Exercise description: Repeat everything from the line holding "# Quarter-round strip" to the line holding "cad_parts[node].hide_render = cad_parts[node].hide_viewport", inclusive, exactly. Leave out the rest.

Material provided:
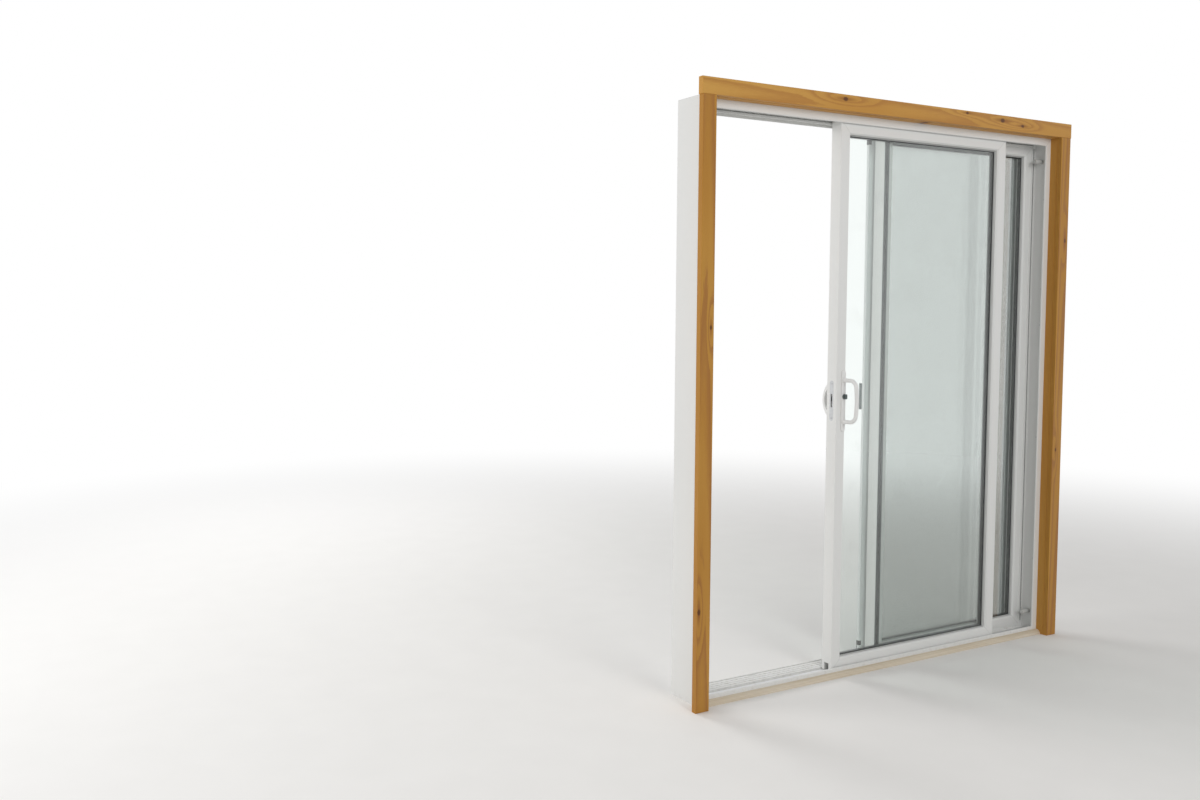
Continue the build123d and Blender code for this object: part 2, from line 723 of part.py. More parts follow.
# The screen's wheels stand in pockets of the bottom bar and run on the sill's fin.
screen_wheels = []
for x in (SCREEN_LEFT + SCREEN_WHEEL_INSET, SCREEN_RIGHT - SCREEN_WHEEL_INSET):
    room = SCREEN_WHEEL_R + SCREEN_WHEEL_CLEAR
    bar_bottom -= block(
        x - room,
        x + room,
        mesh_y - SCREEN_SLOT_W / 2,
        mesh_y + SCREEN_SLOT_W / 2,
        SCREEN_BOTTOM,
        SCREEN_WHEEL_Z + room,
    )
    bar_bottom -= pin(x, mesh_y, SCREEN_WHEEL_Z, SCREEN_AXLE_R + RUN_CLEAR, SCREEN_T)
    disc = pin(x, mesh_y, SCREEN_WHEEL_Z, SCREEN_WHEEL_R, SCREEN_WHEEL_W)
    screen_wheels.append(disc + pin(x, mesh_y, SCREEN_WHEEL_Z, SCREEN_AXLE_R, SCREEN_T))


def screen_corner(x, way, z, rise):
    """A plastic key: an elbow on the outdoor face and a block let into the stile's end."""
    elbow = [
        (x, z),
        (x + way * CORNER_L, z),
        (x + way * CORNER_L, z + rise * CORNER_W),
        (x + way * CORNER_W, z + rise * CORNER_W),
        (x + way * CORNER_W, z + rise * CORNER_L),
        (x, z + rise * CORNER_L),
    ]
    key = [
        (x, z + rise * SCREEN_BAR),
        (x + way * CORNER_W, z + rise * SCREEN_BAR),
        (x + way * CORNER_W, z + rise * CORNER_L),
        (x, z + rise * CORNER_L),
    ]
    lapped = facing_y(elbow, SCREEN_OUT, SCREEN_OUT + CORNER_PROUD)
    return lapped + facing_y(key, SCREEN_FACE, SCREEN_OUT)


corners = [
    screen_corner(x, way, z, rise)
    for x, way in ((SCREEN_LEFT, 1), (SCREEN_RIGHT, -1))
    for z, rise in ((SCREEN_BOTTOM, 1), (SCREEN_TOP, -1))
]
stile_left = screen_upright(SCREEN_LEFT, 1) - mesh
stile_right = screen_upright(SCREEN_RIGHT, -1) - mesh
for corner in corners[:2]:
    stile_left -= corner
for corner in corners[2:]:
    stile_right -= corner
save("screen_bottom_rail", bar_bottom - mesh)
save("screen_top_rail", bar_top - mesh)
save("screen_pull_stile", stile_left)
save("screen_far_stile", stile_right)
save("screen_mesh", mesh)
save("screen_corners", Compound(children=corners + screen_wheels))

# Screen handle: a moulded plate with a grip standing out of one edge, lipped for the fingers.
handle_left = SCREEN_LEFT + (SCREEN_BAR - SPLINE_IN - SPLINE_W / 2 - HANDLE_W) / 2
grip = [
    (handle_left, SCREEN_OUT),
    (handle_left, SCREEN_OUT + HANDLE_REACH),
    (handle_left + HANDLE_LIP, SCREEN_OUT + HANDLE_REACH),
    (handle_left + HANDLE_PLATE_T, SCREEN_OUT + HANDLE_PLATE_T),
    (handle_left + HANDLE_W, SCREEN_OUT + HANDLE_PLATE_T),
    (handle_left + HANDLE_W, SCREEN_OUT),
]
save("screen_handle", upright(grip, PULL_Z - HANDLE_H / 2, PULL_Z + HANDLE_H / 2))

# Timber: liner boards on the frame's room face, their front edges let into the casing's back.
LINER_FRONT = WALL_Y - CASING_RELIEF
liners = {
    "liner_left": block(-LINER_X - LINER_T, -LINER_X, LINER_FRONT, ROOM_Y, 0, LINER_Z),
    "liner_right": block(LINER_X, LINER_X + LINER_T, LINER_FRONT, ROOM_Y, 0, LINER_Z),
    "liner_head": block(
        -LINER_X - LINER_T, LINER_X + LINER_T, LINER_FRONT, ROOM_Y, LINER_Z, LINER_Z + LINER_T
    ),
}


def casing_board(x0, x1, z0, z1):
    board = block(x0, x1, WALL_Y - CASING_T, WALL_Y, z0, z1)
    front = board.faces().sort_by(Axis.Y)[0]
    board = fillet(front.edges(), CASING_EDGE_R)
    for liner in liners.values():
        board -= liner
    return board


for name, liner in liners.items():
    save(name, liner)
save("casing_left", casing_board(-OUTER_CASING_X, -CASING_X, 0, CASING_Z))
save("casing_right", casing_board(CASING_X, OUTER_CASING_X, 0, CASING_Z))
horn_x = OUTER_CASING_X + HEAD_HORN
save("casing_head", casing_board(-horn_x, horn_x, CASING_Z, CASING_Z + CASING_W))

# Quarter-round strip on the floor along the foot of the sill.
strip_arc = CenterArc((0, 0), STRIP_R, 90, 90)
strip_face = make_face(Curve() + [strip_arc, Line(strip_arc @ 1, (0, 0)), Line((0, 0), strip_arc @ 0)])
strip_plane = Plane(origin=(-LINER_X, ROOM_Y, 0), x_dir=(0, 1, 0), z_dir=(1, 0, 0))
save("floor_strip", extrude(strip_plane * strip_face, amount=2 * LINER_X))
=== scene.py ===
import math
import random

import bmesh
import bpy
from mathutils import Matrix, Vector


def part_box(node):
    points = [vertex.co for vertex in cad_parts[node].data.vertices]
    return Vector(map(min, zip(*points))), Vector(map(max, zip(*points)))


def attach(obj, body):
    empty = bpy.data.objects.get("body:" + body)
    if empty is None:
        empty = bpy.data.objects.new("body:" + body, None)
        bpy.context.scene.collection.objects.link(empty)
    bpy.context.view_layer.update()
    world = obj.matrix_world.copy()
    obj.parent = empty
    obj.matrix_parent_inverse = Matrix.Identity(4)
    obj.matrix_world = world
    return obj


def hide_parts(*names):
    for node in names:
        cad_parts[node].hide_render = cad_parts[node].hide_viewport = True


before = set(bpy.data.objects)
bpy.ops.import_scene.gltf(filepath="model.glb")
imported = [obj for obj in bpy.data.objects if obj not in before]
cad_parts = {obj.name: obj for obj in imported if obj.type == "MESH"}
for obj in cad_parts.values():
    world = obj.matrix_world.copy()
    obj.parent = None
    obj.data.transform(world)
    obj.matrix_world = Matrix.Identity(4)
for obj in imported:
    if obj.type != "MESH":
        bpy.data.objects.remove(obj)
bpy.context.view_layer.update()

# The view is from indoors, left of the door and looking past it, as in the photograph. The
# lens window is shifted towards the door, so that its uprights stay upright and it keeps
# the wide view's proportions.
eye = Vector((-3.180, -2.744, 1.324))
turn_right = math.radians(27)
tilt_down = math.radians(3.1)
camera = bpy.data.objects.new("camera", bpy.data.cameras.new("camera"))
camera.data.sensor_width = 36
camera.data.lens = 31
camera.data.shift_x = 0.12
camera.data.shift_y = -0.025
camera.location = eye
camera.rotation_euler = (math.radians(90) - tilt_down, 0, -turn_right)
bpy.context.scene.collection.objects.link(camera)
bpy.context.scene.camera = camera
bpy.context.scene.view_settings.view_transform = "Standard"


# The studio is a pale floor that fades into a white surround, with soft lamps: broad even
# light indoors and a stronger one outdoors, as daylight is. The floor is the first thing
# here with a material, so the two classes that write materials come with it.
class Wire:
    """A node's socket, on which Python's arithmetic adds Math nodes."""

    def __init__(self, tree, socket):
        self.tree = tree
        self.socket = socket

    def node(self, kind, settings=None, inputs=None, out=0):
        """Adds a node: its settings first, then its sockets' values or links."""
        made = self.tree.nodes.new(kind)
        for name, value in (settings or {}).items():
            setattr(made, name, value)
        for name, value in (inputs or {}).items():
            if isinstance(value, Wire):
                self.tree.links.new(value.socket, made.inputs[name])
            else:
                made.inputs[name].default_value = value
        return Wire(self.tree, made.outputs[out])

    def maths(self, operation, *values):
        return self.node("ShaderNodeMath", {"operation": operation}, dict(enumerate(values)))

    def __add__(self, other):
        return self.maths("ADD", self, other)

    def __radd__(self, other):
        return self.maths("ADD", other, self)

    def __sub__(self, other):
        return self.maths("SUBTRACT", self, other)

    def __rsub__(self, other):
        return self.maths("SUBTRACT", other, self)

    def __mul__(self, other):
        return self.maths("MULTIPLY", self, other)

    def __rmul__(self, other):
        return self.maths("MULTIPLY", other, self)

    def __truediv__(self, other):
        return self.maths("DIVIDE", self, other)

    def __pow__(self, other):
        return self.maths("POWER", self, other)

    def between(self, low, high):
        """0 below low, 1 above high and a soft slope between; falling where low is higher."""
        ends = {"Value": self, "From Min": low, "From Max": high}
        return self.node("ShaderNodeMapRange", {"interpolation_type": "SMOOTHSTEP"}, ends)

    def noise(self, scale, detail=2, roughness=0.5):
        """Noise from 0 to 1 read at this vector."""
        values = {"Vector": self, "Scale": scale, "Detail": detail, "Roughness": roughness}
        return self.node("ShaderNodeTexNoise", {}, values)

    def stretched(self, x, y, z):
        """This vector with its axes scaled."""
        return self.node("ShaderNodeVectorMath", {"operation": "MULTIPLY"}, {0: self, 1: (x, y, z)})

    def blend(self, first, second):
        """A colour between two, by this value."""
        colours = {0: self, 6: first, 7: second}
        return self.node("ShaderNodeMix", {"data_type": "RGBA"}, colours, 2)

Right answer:
# Quarter-round strip on the floor along the foot of the sill.
strip_arc = CenterArc((0, 0), STRIP_R, 90, 90)
strip_face = make_face(Curve() + [strip_arc, Line(strip_arc @ 1, (0, 0)), Line((0, 0), strip_arc @ 0)])
strip_plane = Plane(origin=(-LINER_X, ROOM_Y, 0), x_dir=(0, 1, 0), z_dir=(1, 0, 0))
save("floor_strip", extrude(strip_plane * strip_face, amount=2 * LINER_X))
=== scene.py ===
import math
import random

import bmesh
import bpy
from mathutils import Matrix, Vector


def part_box(node):
    points = [vertex.co for vertex in cad_parts[node].data.vertices]
    return Vector(map(min, zip(*points))), Vector(map(max, zip(*points)))


def attach(obj, body):
    empty = bpy.data.objects.get("body:" + body)
    if empty is None:
        empty = bpy.data.objects.new("body:" + body, None)
        bpy.context.scene.collection.objects.link(empty)
    bpy.context.view_layer.update()
    world = obj.matrix_world.copy()
    obj.parent = empty
    obj.matrix_parent_inverse = Matrix.Identity(4)
    obj.matrix_world = world
    return obj


def hide_parts(*names):
    for node in names:
        cad_parts[node].hide_render = cad_parts[node].hide_viewport = True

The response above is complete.